Battles are also limited by the command points of the CnC ship. You can only command as many ships as you have CnC points. For instance - the lowest CnC destroyer gives you 20 command points. It itself takes 2 points (being a destroyer), so it leaves 18 points for 9 more destroyers or three cruisers each demanding 6 points or one dreadnought requiring 18 points or any combination in between. Anyway, you better not plan an invasion without the CnC ship. Two cruisers are just not enough. The command points system and the time limit bring for some really interesting battles.

SotS sport a 3D real-time battlefield with an intentionally induced drawback - a 2D command plane to make the battles less confusing. So you boss the ships around in 2D while they also take the third axis into account when they need to escape collision or when a weapon shock shoves them away from the plane. Around the planets this plane is an equatorial (judging from the wireframe seen in the sensors screen) plane in which the satellites circle as well.

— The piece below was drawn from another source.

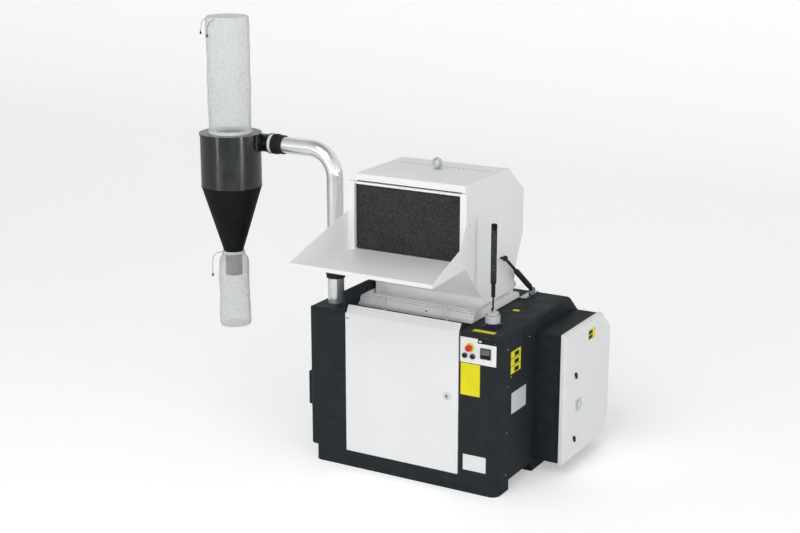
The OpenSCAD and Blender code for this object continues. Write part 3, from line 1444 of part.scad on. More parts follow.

This 2D plane does make the battles less confusing, but I am convinced the false up and down feeling that accompanies the 2D plane could be avoided. If you are able to understand the strategic 3d starmap, you can also use a tactical 3D battle map. Nexus: The Jupiter incident showed this quite clearly. The 2D plane also doesn't allow for some great 3D formations already seen in Nexus, Homeworld(s) and so forth.
Creating formations and groups in SotS is possible even previous to the battle if you have a CnC ship in the fleet. Placing ships in formation is very easy, but on the battlefield the formation becomes useless very quickly, especially since you can't rotate it Total War style. It does help to survive the first contact if you know on which side the enemy will turn up though.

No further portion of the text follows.